La Caravane avait réuni ce jeudi matin un grand nombre de professionnels dans l’hémicycle. Agents d’associations de protection de l’enfance, juristes, avocats, psychologues, gendarmes mais aussi victimes, tous ont été invité à débattre sur la manière de faire évoluer les choses en termes de lutte contre les violences sexuelles. Notre île n’est évidemment pas épargnée par le phénomène, bien au contraire ! « Un questionnaire mis en ligne dans le cadre du mouvement « wami too » a révélé que 35% des répondants avaient subi des violences sexuelles dans leur enfance et 11% n’étaient pas capable de le dire, manquant de références quant à la définition d’une violence sexuelle », dévoile Lydia Barnéoud, directrice de l’association Haki Za Wanatsa, qui œuvre en faveur des droits des enfants. « En 4 à 6 semaines, nous avons recueilli 800 témoignages et cette campagne a augmenté les signalements de 300%. Malheureusement, personne ne suit pour condamner les agresseurs. On semble être dans un système d’impunité totale ! », déplore celle qui indique également que ces chiffres sont supérieurs à ceux relevés au national.
La difficulté d’en parler
La première difficulté à laquelle se heurtent les professionnels est le silence des enfants. « Encore en 2023, c’est très difficile d’en parler », explique un adjudant de gendarmerie travaillant à la Maison de Protection des Familles. Chargé de recueillir les auditions concernant notamment des faits de violences sexuelles faites aux enfants, il se heurte régulièrement à cette difficulté. « La question de la honte est fondamentale à Mayotte. Quand on a un violeur dans la famille, l’opprobre est jeté sur toute la famille et même jusqu’à tout le quartier », développe-t-il. Devant ce problème de déni familial, Arnaud Gallais a suggéré qu’il ne fallait plus attendre que la famille accompagne l’enfant et concevoir les choses autrement. Une idée intéressante, mais qui se heurte pour le moment à l’organisation mise en place. Nicolas Puluhen est intervenu pour déclarer que, s’il n’a pas parlé jusqu’à ses 43 ans, ce n’est pas à cause de la honte, mais plutôt de la peur de faire du mal à sa famille. Réhéma Saindou, présidente de Haki Za Wanatsa, a évoqué quant à elle la culpabilité de l’enfant qui doit parler « d’un sujet tabou » et est « terrifié par les adultes. « Parler de son corps est honteux dans la société mahoraise et il y a aussi la question des filles qui doivent traditionnellement rester vierges jusqu’au mariage. Certaines familles préfèrent donc passer les viols sous silence pour que leur fille puisse se marier », ajoute-elle. Sans compter la peur de recevoir des remarques culpabilisantes comme « cela t’est arrivé car tu l’as provoqué », malheureusement encore trop fréquentes.

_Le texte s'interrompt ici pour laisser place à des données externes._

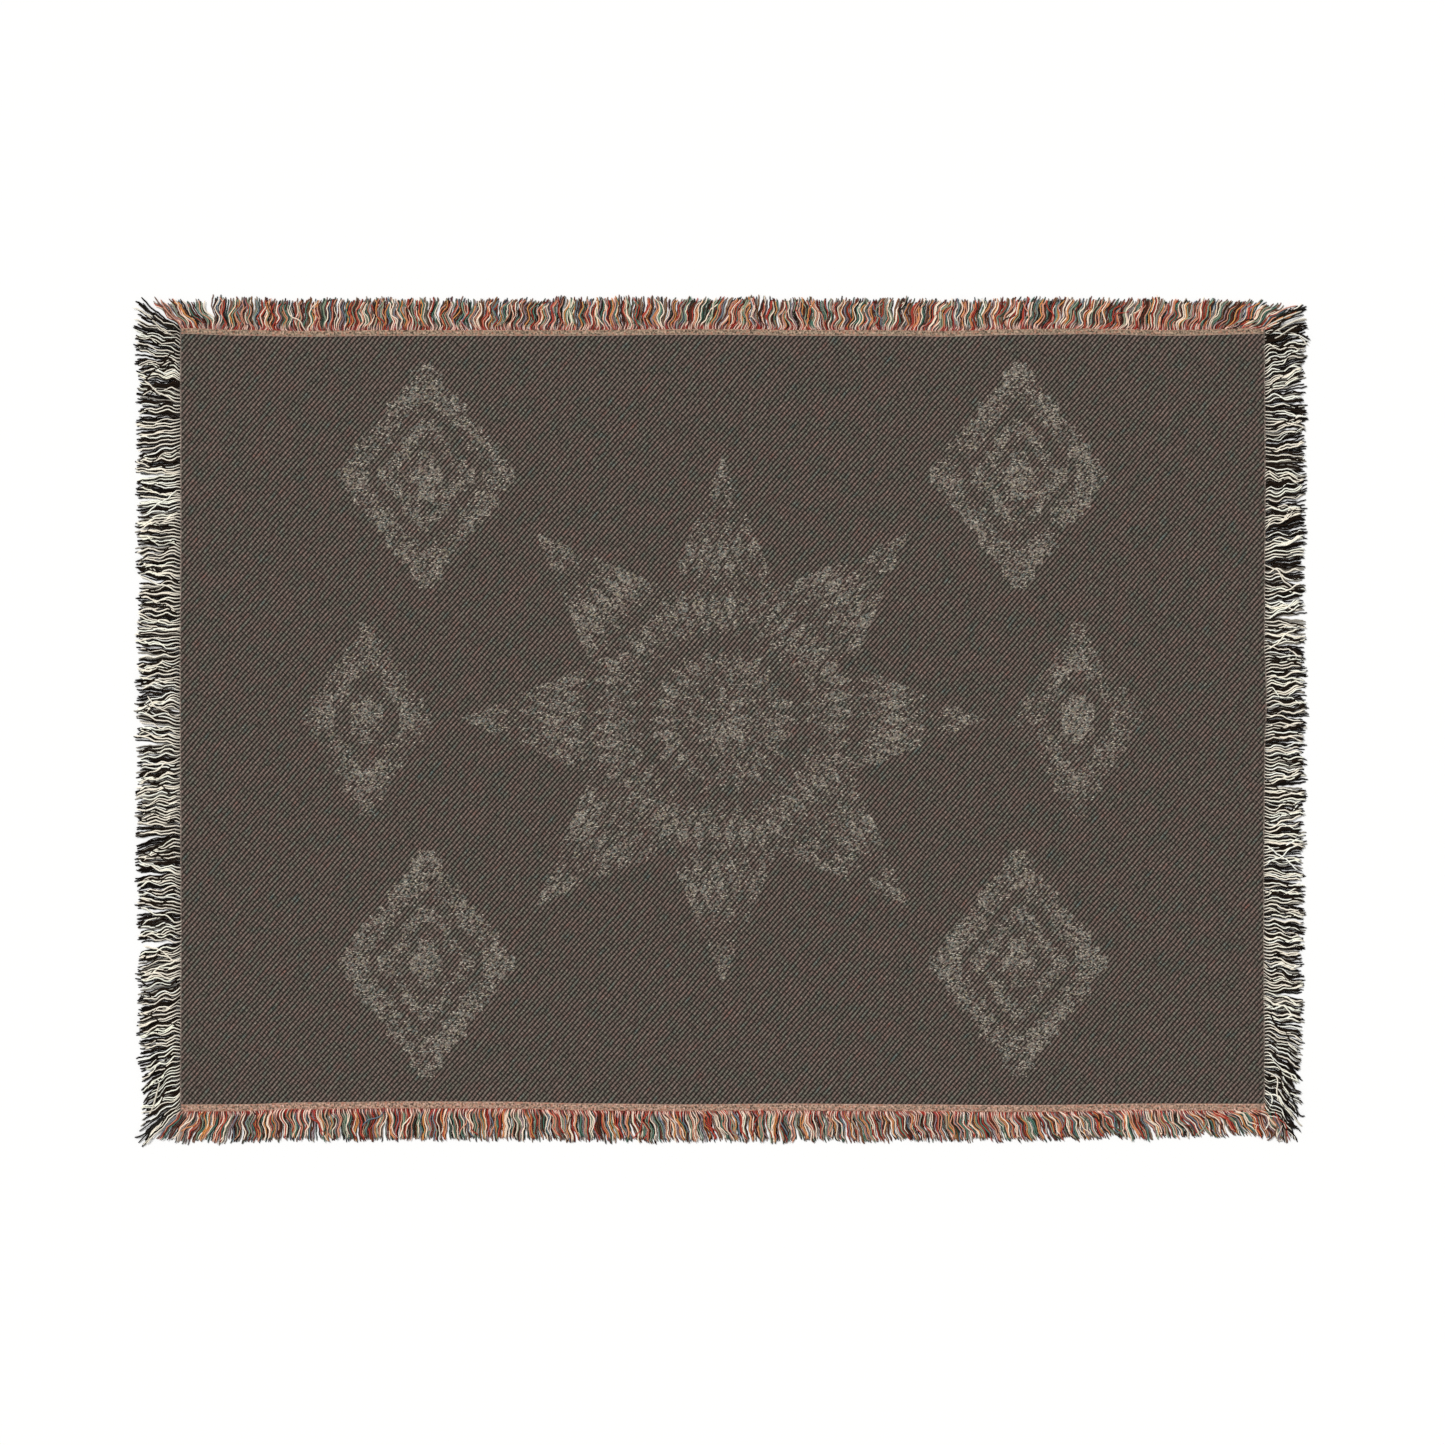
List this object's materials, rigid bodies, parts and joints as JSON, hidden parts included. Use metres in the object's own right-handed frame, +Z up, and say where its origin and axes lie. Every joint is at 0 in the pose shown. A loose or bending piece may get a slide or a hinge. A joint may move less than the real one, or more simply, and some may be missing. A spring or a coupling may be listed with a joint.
{
  "type": "woven throw blanket",
  "caption": "Rectangular woven cotton throw blanket lying flat, with a dark diagonal ground, a patterned middle and fringe along all its edges.",
  "frame": {"origin": "on the floor under the middle of the blanket", "axes": "+X along the long side, +Y along the short side, +Z up out of the patterned face"},
  "size_m": [1.3091, 0.9452, 0.0047],
  "materials": {
    "woven_cloth": "matt",
    "warp_fringe": "matt",
    "weft_fringe": "matt"
  },
  "bodies": {
    "root": {"woven_panel": "woven_cloth", "fringe_top": "warp_fringe", "fringe_bottom": "warp_fringe", "fringe_left": "weft_fringe", "fringe_right": "weft_fringe"}
  },
  "joints": []
}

Bérangère Laboutique-Viala, chargée de mission à la lutte contre la pauvreté et le suivi de la protection de l’enfance au sein de la préfecture, a néanmoins révélé que, grâce aux multiples campagnes et à une meilleure formation des professionnels, la parole était en train de se libérer à ce sujet. « La honte commence à changer de camp », s’est-elle réjouit, même si elle admet « qu’il y a encore du chemin à parcourir ».
La maltraitance institutionnelle
La maltraitance institutionnelle a également été évoquée au cours de ces débats avec des institutions qui, parfois, renvoient tout simplement les enfants auprès de leur agresseur. 80% des violences sexuelles sur les enfants sont en effet le fait de membres de la famille. « Beaucoup de professionnels ne protègent pas les enfants », s’alarme Lydia Barnéoud. Lors de la campagne « Wami too » qui prônait le fameux « mon corps m’appartient », elle a pu constater qu’énormément d’enfants mahorais n’en avaient pas conscience. A la question « à qui appartient mon corps ? », la plupart des fillettes répondaient « mon corps appartient à ma famille puis il appartiendra à mon mari ». Grâce à des activités ludiques de type « jeux de rôle », par exemple, il est possible de transformer cette vision des choses dans le cerveau des enfants.
La matinée s’est d’ailleurs achevée par le visionnage d’un documentaire sur la plasticité cérébrale des enfants, démontrant que nos habitudes structuraient leur cerveau d’où l’importance de les protéger des violences en tout genre.